Water Connects Us, Water Stewardship Connects Us
“In Nanaimo, one outcome of these symposia has been the formation of the Nanaimo Watershed Health Community of Practice (NWHCoP), a gathering of diverse groups and individuals engaged in water stewardship and focussed on promoting the various values of healthy functioning watersheds to our community and political decision makers.
“Almost immediately this has resulted in mutual support of stewardship efforts by Streamkeepers, agricultural and environmental organizations. NWHCoP has showcased creekshed restoration projects, bringing civic politicians and City staff to sites of stewardship activity.
Until the enforced shutdown imposed by COVID 19 and our efforts to contain the disease, NWHCoP had been planning to launch watershed-situated initiatives to connect communities to their creeks. Partners in the Community of Practice are developing curriculum-based stewardship activities to connect schools with their home rivers and wetlands.
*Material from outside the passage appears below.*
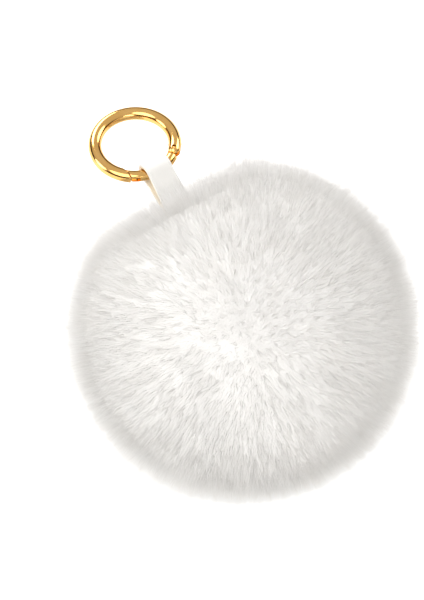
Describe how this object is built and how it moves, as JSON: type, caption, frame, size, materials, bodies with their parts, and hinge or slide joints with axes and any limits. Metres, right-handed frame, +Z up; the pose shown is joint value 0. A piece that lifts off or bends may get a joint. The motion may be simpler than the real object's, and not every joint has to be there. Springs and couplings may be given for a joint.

Water connects us, water stewardship connects us.
“When we all understand that community well-being is directly related to watershed health; when we practice stewardship of our creeks and streams; when we plan for water and watershed resilience, we build a sustaining culture of stewardship.”
Stitch Together Altered Landscapes
- We will learn of local initiatives to restore and ensure ecological viability in a landscape altered by human habitation and activity.
- The successes and challenges of regional water stewardship programs will be shared by those tasked with implementing them.
- Understanding the value of healthy watersheds as critical infrastructure will be discussed.
“An opportunity to align efforts with federal and provincial focus, to achieve a watershed moment in freshwater stewardship, will offer us a path toward our next gathering to share and expand our experiences and achievements.”